The King is a foolish, largely childish figure; he is “a happy king made for a happy kingdom” with a sweet tooth (26). He is dogged in his pursuit of Cath as his bride, but Cath sees the King as not just a fool but also a coward; he is hesitant to disrupt the status quo and unwilling to confront challenges. The King does not take action when the Jabberwock terrorizes Hearts; instead, he throws endless parties. In Chapter 35, it is Cath who slays the Jabberwock and protects the people at the theater, while the King is “as pale and whimpering as any of his subjects” (304). The King provides a contrast to Cath’s strength of character and potential for leadership and underscores the shallowness of Hearts’s nobility.

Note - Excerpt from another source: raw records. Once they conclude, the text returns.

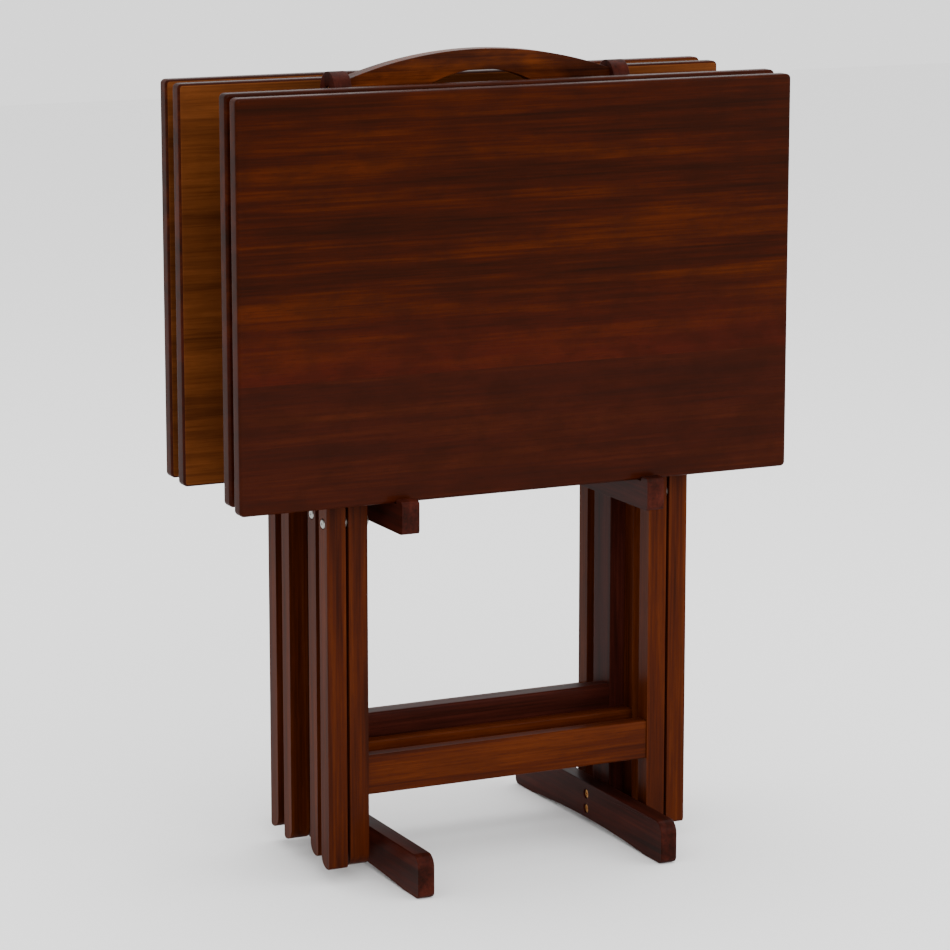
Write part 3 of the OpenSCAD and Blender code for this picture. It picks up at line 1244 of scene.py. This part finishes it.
    def crossing_bolts(self) -> None:
        """Builds the bolts at the crossing, each with a head, a shank and a nut."""
        node = self.node("crossing_bolts")
        low, high = node_box(node)
        y, z = (low.y + high.y) / 2, self.crossing_height()
        _, outer_high = node_box(self.node("outer_leg_right"))
        inner_low, _ = node_box(self.node("inner_leg_right"))
        middle = (low.x + high.x) / 2
        face = outer_high.x - middle - self.head_sink
        inner = inner_low.x - middle - self.nut_gap
        parts = []
        for side in Side:
            way = side.value
            parts.append(self.bolt_head(middle + way * face, side, y, z))
            start = middle + (inner if way > 0 else -face)
            parts.append(
                add_round(
                    "shank",
                    Vector((start, y, z)),
                    face - inner,
                    self.bolt_radius,
                    Grain.ALONG_X,
                    32,
                )
            )
            start = middle + (inner - self.head_height if way > 0 else -inner)
            nut = add_round(
                "nut", Vector((start, y, z)), self.head_height, self.nut_radius, Grain.ALONG_X, 6
            )
            soften(nut, self.nut_edge, 2)
            parts.append(nut)
        self._finish_metal(parts, "crossing_hardware", "frame", node)

    def washers(self) -> None:
        """Builds the washers between the legs."""
        node = self.node("washers")
        parts = []
        for side in Side:
            low, high = half_box(node, side, self.washer_width)
            y, z = (low.y + high.y) / 2, (low.z + high.z) / 2
            part = add_round(
                "washer",
                Vector((low.x, y, z)),
                self.washer_width,
                (high.z - low.z) / 2,
                Grain.ALONG_X,
            )
            drill(
                part,
                Vector((low.x - OVERCUT, y, z)),
                self.washer_width + 2 * OVERCUT,
                self.hole_radius,
            )
            soften(part, self.fine_edge, 2)
            parts.append(part)
        self._finish_metal(parts, "washer_pair", "frame", node)

    def pivot_bolts(self) -> None:
        """Builds the bolts through the cleats into the outer legs."""
        node = self.node("pivot_bolts")
        low, high = node_box(node)
        centre = self.rod_centre()
        middle = (low.x + high.x) / 2
        face = high.x - middle - self.head_height
        leg_low, _ = node_box(self.node("outer_leg_right"))
        inner = leg_low.x - middle + self.pivot_stop
        parts = []
        for side in Side:
            way = side.value
            parts.append(self.bolt_head(middle + way * face, side, centre.y, centre.z))
            start = middle + (inner if way > 0 else -face)
            parts.append(
                add_round(
                    "shank",
                    Vector((start, centre.y, centre.z)),
                    face - inner,
                    self.bolt_radius,
                    Grain.ALONG_X,
                    32,
                )
            )
        self._finish_metal(parts, "pivot_hardware", "top", node)

    def _finish_metal(
        self, parts: list[bpy.types.Object], name: str, group: str, node: str
    ) -> None:
        """Joins small metal parts, smooths them and sets them on their body."""
        obj = join(parts, self.node(name))
        make_active(obj)
        bpy.ops.object.shade_smooth_by_angle(angle=math.radians(30))
        self.finish_piece(obj, self.body(group), ZINC_BOLT.material(), "bolt_steel", node)


# ---- studio -----------------------------------------------------------------


@dataclass
class Studio:
    """A pale floor, soft lights and the camera."""

    camera_place: tuple[float, float, float] = (-1.5355, -3.2030, 1.0701)
    camera_tilt: float = 78.7
    camera_turn: float = -25.58
    lens: float = 143.45
    sensor: float = 36.0
    floor_size: float = 14.0
    # The floor lies just under the feet, so that the two never flicker.
    floor_drop: float = 0.5 * MM
    sky_strength: float = 1.6

    def build(self) -> None:
        """Builds the floor, the lights and the camera."""
        self.floor()
        self.sky()
        self.light("key_light", (-0.5, -3.4, 2.6), (0.0, 0.0, 0.45), 2.6, 80.0)
        self.light("fill_light", (2.8, -2.6, 1.5), (0.0, 0.0, 0.4), 2.4, 50.0)
        self.light("top_light", (0.3, 0.6, 3.4), (0.0, 0.0, 0.4), 2.8, 60.0)
        self.camera()

    def floor(self) -> None:
        """Lays a plain white floor."""
        deselect_all()
        bpy.ops.mesh.primitive_plane_add(size=self.floor_size, location=(0.0, 0.0, -self.floor_drop))
        obj = bpy.context.object
        obj.name = "floor"
        apply_place(obj)
        material, tree = new_material("white_paper_floor")
        skin = add_node(
            tree,
            "ShaderNodeBsdfPrincipled",
            {"Base Color": linear("#F6F6F6"), "Roughness": 0.9},
        )
        add_node(tree, "ShaderNodeOutputMaterial", {"Surface": skin.outputs["BSDF"]})
        dress(obj, material)

    def sky(self) -> None:
        """Fills the room with even white light."""
        world = bpy.data.worlds.new("studio")
        bpy.context.scene.world = world
        world.use_nodes = True
        back = world.node_tree.nodes["Background"]
        back.inputs["Color"].default_value = (1.0, 1.0, 1.0, 1.0)
        back.inputs["Strength"].default_value = self.sky_strength

    def light(
        self,
        name: str,
        place: tuple[float, float, float],
        target: tuple[float, float, float],
        size: float,
        power: float,
    ) -> None:
        """Hangs a square soft light.

        Args:
            name: The light's name.
            place: Where it hangs, in metres.
            target: What it points at.
            size: The length of its sides.
            power: Its power in watts.
        """
        deselect_all()
        bpy.ops.object.light_add(type="AREA", location=place)
        lamp = bpy.context.object
        lamp.name = name
        lamp.data.size = size
        lamp.data.energy = power
        way = Vector(target) - Vector(place)
        lamp.rotation_euler = way.to_track_quat("-Z", "Y").to_euler()

    def camera(self) -> None:
        """Sets the camera at standing height to the left of the front."""
        deselect_all()
        bpy.ops.object.camera_add(
            location=self.camera_place,
            rotation=(math.radians(self.camera_tilt), 0.0, math.radians(self.camera_turn)),
        )
        camera = bpy.context.object
        camera.data.lens = self.lens
        camera.data.sensor_width = self.sensor
        bpy.context.scene.camera = camera


def main() -> None:
    """Builds the stand, the four tables and the studio, in that order."""
    logging.basicConfig(level=logging.INFO, format="%(message)s")
    Stand().build()
    for number in (1, 2, 3, 4):
        TrayTable(number=number).build()
    Studio().build()


if __name__ == "__main__":
    main()
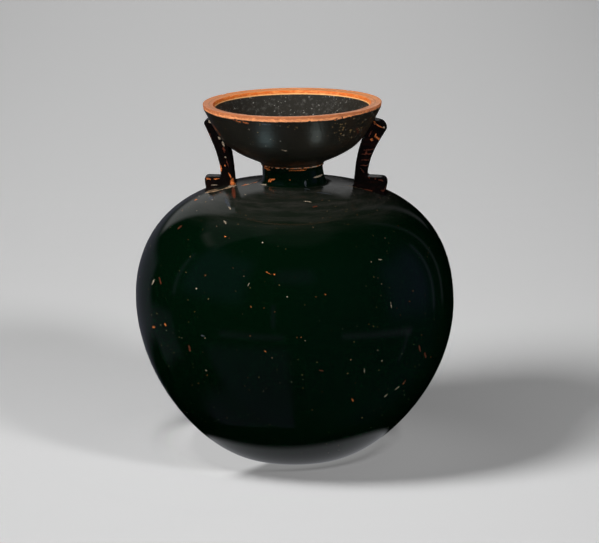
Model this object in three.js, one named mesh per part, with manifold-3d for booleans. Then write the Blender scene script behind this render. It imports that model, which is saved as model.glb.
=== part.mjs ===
// Two-handled aryballos, a small oil flask thrown in fired clay and covered in black gloss.
// Millimetres, +Z up. The flask rests on z = 0 and its handles stand on the X axis.

import * as THREE from 'three';
import { mergeVertices } from 'three/addons/utils/BufferGeometryUtils.js';
import Module from 'manifold-3d';

const wasm = await Module();
wasm.setup();

// Around the axis
const turns = 64;

// Body
const footRadius = 11.1;
const bellyRadius = 39;
const bellyLevel = 39.3;
const shoulderLevel = 68.2;
const lowerFullness = { out: 10.2, rise: 1, drop: 20.7 };
const upperFullness = { rise: 18.3, reach: 27, level: 67.8 };
const bodySteps = 12;

// Neck and the small bead where the bowl was joined on
const neckFootRadius = 8.3;
const neckRadius = 7.5;
const neckTop = 72.5;
const neckTaper = 0.1;
const neckFlare = 0.8;
const neckSteps = 3;
const beadRadius = 7.8;
const beadLevel = 72.9;
const bowlStartRadius = 7.6;
const bowlStart = 73.3;

// Bowl mouth
const rimTop = 88;
const rimRadius = 21.85;
const rimDrop = 1.35;
const rimBack = 0.2;
const bowlLow = { radius: 16.7, level: 77.1 };
const bowlHigh = { radius: 17.2, level: 78.1 };
const bowlSteps = 8;

// Hollow: body cavity, bore of the neck and the inside of the bowl
const floorLevel = 4.2;
const floorRadius = 9;
const cavityRadius = 36;
const cavityTop = 65;
const cavityLower = { out: 10.2, rise: 1, drop: 18.7 };
const cavityUpper = { rise: 16.7, reach: 25, level: 64.7 };
const cavitySteps = 8;
const boreRadius = 4.3;
const boreTop = 75.6;
const lipRadius = 19.1;
const lipDrop = 1.3;
const lipBack = 0.25;
const cupLow = { radius: 12.6, level: 77.6 };
const cupHigh = { radius: 15.2, level: 79.2 };
const cupSteps = 6;
const aboveRim = 4;

// The bowl was set on by hand, a little to one side and not quite level, and the body sways slightly
const mouthShift = -0.55;
const mouthTilt = 0.8;
const leanStart = 66;
const leanEnd = 74;
const bodySway = 0.3;
const swayTop = 44;

// Handles: straps with a standing tip under the rim and a toe lying out over the shoulder
const handleWidth = 4.3;
const handleEase = 0.3;
const handleCentre = 18;
const rightHandle = {
  turn: 2,
  twist: -6,
  strapOut: 17.7,
  tip: 22.4,
  tipTop: 83.9,
  tipDepth: 2.3,
  tipEase: 1.6,
  toeTop: 70.1,
  toeEnd: 22.6,
  toeEase: 1.6,
};
const leftHandle = {
  turn: 178,
  twist: 3,
  strapOut: 18,
  tip: 22.15,
  tipTop: 83.4,
  tipDepth: 0.9,
  tipEase: 0.7,
  toeTop: 69.3,
  toeEnd: 22.05,
  toeEase: 0.7,
};
const strapIn = 14.65;
const strapPull = { radius: 14.95, level: 75.5 };
const strapInBowl = { radius: 17.2, level: 80.6 };
const backStart = { out: 0.4, level: 74.2 };
const backEnd = { radius: 19.65, level: 77.1 };
const tipInBowl = 19;
const tipSlope = 0.4;
const crook = 0.6;
const toeTuck = 0.6;
const buried = 1.4;
const toeBuried = 3.4;
const curveSteps = 5;

const rad = THREE.MathUtils.degToRad;

// A closed solid from a three.js geometry, without the flat slivers at the poles
function solid(geometry) {
  const bare = geometry.clone();
  bare.deleteAttribute('normal');
  bare.deleteAttribute('uv');
  const merged = mergeVertices(bare, 1e-4);
  const corners = [];
  for (let i = 0; i < merged.index.count; i += 3) {
    const [a, b, c] = [0, 1, 2].map((k) => merged.index.getX(i + k));
    if (a !== b && b !== c && c !== a) corners.push(a, b, c);
  }
  return new wasm.Manifold(new wasm.Mesh({
    numProp: 3,
    vertProperties: Float32Array.from(merged.attributes.position.array),
    triVerts: Uint32Array.from(corners),
  }));
}

// Points of a curve from one profile point to the next, without its first point
function bend(from, firstPull, lastPull, to, steps) {
  const curve = new THREE.CubicBezierCurve(from, firstPull, lastPull, to);
  return curve.getPoints(steps).slice(1);
}

const at = (radius, level) => new THREE.Vector2(radius, level);

function spun(profile) {
  return new THREE.LatheGeometry(profile, turns).rotateX(Math.PI / 2);
}

// Outside of the flask from the middle of its base to the middle of its mouth
function outerProfile() {
  const foot = at(footRadius, 0);
  const belly = at(bellyRadius, bellyLevel);
  const shoulder = at(neckFootRadius, shoulderLevel);
  const bowl = at(bowlStartRadius, bowlStart);
  const rimUnder = at(rimRadius - rimBack, rimTop - rimDrop);
  return [
    at(0, 0),
    foot,
    ...bend(
      foot,
      at(footRadius + lowerFullness.out, lowerFullness.rise),
      at(bellyRadius, bellyLevel - lowerFullness.drop),
      belly,
      bodySteps,
    ),
    ...bend(
      belly,
      at(bellyRadius, bellyLevel + upperFullness.rise),
      at(upperFullness.reach, upperFullness.level),
      shoulder,
      bodySteps,
    ),
    ...bend(
      shoulder,
      at(neckRadius, shoulderLevel + neckFlare),
      at(neckRadius, shoulderLevel + 2 * neckFlare),
      at(neckRadius - neckTaper, neckTop),
      neckSteps,
    ),
    at(beadRadius, beadLevel),
    bowl,
    ...bend(
      bowl,
      at(bowlLow.radius, bowlLow.level),
      at(bowlHigh.radius, bowlHigh.level),
      rimUnder,
      bowlSteps,
    ),
    at(rimRadius, rimTop),
    at(0, rimTop),
  ];
}

// The hollow from the floor of the body up through the neck and out of the mouth
function hollowProfile() {
  const floor = at(floorRadius, floorLevel);
  const widest = at(cavityRadius, bellyLevel);
  const throat = at(boreRadius, cavityTop);
  const cup = at(boreRadius, boreTop);
  const lipUnder = at(lipRadius - lipBack, rimTop - lipDrop);
  return [
    at(0, floorLevel),
    floor,
    ...bend(
      floor,
      at(floorRadius + cavityLower.out, floorLevel + cavityLower.rise),
      at(cavityRadius, bellyLevel - cavityLower.drop),
      widest,
      cavitySteps,
    ),
    ...bend(
      widest,
      at(cavityRadius, bellyLevel + cavityUpper.rise),
      at(cavityUpper.reach, cavityUpper.level),
      throat,
      cavitySteps,
    ),
    cup,
    ...bend(
      cup,
      at(cupLow.radius, cupLow.level),
      at(cupHigh.radius, cupHigh.level),
      lipUnder,
      cupSteps,
    ),
    at(lipRadius, rimTop),
    at(lipRadius, rimTop + aboveRim),
    at(0, rimTop + aboveRim),
  ];
}

// Side view of a handle, radius across and level up, standing on the shoulder
function handleShape({ strapOut, tip, tipTop, tipDepth, tipEase, toeTop, toeEnd, toeEase }) {
  const footUnder = shoulderLevel - buried;
  const shape = new THREE.Shape();
  shape.moveTo(strapIn, footUnder);
  shape.lineTo(toeEnd - toeTuck, shoulderLevel - toeBuried);
  shape.lineTo(toeEnd, toeTop - toeEase);
  shape.quadraticCurveTo(toeEnd, toeTop, toeEnd - toeEase, toeTop);
  shape.lineTo(strapOut + crook, toeTop);
  shape.quadraticCurveTo(strapOut, toeTop, strapOut, toeTop + crook);
  shape.bezierCurveTo(
    strapOut + backStart.out,
    backStart.level,
    backEnd.radius,
    backEnd.level,
    tip,
    tipTop - tipDepth,
  );
  shape.quadraticCurveTo(tip, tipTop - tipSlope, tip - tipEase, tipTop);
  shape.lineTo(tipInBowl, tipTop + tipSlope);
  shape.lineTo(strapInBowl.radius, strapInBowl.level);
  shape.quadraticCurveTo(strapPull.radius, strapPull.level, strapIn, footUnder);
  return shape;
}

function handle(sizes) {
  const strap = new THREE.ExtrudeGeometry(handleShape(sizes), {
    depth: handleWidth - 2 * handleEase,
    curveSegments: curveSteps,
    bevelThickness: handleEase,
    bevelSize: handleEase,
    bevelOffset: -handleEase,
    bevelSegments: 1,
  });
  strap.rotateX(Math.PI / 2);
  strap.translate(-handleCentre, handleWidth / 2 - handleEase, 0);
  strap.rotateZ(rad(sizes.twist));
  strap.translate(handleCentre, 0, 0);
  return strap.rotateZ(rad(sizes.turn));
}

// The sway of the body and the lean of the mouth, which grows from the shoulder to the bowl
function leaned(geometry) {
  const spots = geometry.attributes.position;
  for (let i = 0; i < spots.count; i += 1) {
    const level = spots.getZ(i);
    const grown = THREE.MathUtils.smoothstep(level, leanStart, leanEnd);
    const sway = bodySway * Math.sin(Math.PI * THREE.MathUtils.clamp(level / swayTop, 0, 1));
    spots.setZ(i, level + grown * spots.getX(i) * Math.tan(rad(mouthTilt)));
    spots.setX(i, spots.getX(i) + grown * mouthShift + sway);
  }
  return geometry;
}

const outside = solid(leaned(spun(outerProfile())));
const hollow = solid(leaned(spun(hollowProfile())));
const straps = [rightHandle, leftHandle].map((sizes) => solid(handle(sizes)));
const flask = straps.reduce((whole, strap) => whole.add(strap), outside).subtract(hollow);

// Fired clay under black gloss
const blackGloss = new THREE.MeshStandardMaterial({ color: 0x141310, roughness: 0.18, metalness: 0 });

function piece(name, body, material) {
  const mesh = body.getMesh();
  const geometry = new THREE.BufferGeometry();
  geometry.setAttribute('position', new THREE.BufferAttribute(mesh.vertProperties, 3));
  geometry.setIndex(new THREE.BufferAttribute(mesh.triVerts, 1));
  const result = new THREE.Mesh(geometry, material);
  result.name = name;
  return result;
}

const part = new THREE.Group();
part.add(piece('aryballos', flask, blackGloss));

export default part;
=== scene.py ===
import math

import bpy
from mathutils import Matrix, Vector, noise
from mathutils.bvhtree import BVHTree


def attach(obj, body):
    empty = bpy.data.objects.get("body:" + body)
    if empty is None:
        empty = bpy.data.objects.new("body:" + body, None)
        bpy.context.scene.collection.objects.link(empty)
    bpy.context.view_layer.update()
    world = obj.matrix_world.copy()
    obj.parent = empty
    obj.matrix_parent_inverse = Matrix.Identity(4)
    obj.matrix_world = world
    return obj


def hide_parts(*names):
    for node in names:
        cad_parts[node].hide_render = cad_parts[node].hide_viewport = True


# A two-handled oil flask in black gloss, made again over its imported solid.
# Sizes are millimetres; mm turns them into Blender's metres.

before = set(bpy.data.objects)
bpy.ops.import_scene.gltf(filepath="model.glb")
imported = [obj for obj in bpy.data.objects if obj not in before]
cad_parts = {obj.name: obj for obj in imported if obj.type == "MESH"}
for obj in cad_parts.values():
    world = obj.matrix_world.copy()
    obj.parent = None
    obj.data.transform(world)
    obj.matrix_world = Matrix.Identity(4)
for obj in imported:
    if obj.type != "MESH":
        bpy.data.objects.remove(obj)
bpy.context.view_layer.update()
mm = 0.001
print("frame loaded:", sorted(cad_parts))


# shaping helpers

def smooth(value, low, high):
    t = min(max((value - low) / (high - low), 0.0), 1.0)
    return t * t * (3 - 2 * t)


def bend(start, firstPull, lastPull, end, steps):
    # points along one curve of a profile, without its first point
    points = []
    for i in range(1, steps + 1):
        t = i / steps
        s = 1 - t
        weights = (s * s * s, 3 * s * s * t, 3 * s * t * t, t * t * t)
        corners = (start, firstPull, lastPull, end)
        points.append(tuple(sum(w * p[k] for w, p in zip(weights, corners)) for k in (0, 1)))
    return points


def line(start, end, steps):
    return [tuple(start[k] + (end[k] - start[k]) * i / steps for k in (0, 1)) for i in range(1, steps + 1)]


def eased(before, corner, after, reach, steps=4):
    # a corner softened by the thumb: points that replace it
    a, c, b = Vector(before), Vector(corner), Vector(after)
    start = c + (a - c).normalized() * reach
    end = c + (b - c).normalized() * reach
    points = [tuple(start)]
    for i in range(1, steps + 1):
        t = i / steps
        points.append(tuple(start.lerp(c, t).lerp(c.lerp(end, t), t)))
    return points


# the flask: body, neck, bowl and the hollow inside

flask = {
    "columns": 324,
    "foot": 11.1,
    "belly": (39.0, 39.3),
    "shoulder": (8.3, 68.2),
    "lowerPulls": ((21.3, 1.0), (39.0, 18.6)),
    "upperPulls": ((39.0, 57.6), (27.0, 67.8)),
    "neck": 7.5,
    "neckTop": (7.4, 72.5),
    "bead": (7.8, 72.9),
    "bowlStart": (7.6, 73.3),
    "bowlPulls": ((16.7, 77.1), (17.2, 78.1)),
    "rimUnder": (21.65, 86.65),
    "rim": (21.85, 88.0),
    "lip": (19.1, 87.72),
    "joint": 73.05,
    "lipUnder": (18.85, 86.7),
    "cupPulls": ((15.2, 79.2), (12.6, 77.6)),
    "bore": 4.3,
    "boreTop": 75.6,
    "cavityTop": 65.0,
    "cavityUpper": ((25.0, 64.7), (36.0, 56.0)),
    "cavityWide": 36.0,
    "cavityLower": ((36.0, 20.6), (19.2, 5.2)),
    "floor": (9.0, 4.2),
    "hiddenBelow": 75.0,
    "hiddenShare": 0.2,
    "edge": 0.28,
    "sway": 0.3,
    "swayTop": 44.0,
    "mouthShift": -0.55,
    "mouthTilt": math.radians(0.8),
    "leanFrom": 66.0,
    "leanTo": 74.0,
    "wobble": 0.05,
    "wheelMarks": 0.014,
    "chipZone": (17.0, 84.0),
    "skinMargin": 0.004,
}

# small losses along the rim: turn in degrees, level, reach and depth
rimChips = [
    (-122.6, 86.7, 1.0, 0.28),
    (-119.0, 86.5, 0.6, 0.16),
    (-46.0, 86.7, 0.5, 0.14),
    (-38.5, 86.9, 0.7, 0.16),
    (-30.0, 87.1, 0.6, 0.15),
    (57.0, 87.9, 0.6, 0.12),
    (148.0, 87.9, 0.8, 0.16),
    (101.0, 86.6, 0.7, 0.2),
]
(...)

Like the King, the rest of the Hearts nobility prefers to avoid difficult topics. Cath notices that no one talks seriously about the Jabberwock attacks because no one wants to face the situation’s grim reality: “Overheard bits of conversation bustled with news of the Jabberwock, though they talked of it more like a long-passed fairy tale than a recent horror, which was the way of the people of Hearts” (74). The characterizations of both King and nobility reinforce the theme of Being True to Your Own Heart; superficial as they are, none of them can understand Cath’s true heart, which highlights her as authentic and special by virtue of her dreams and passion.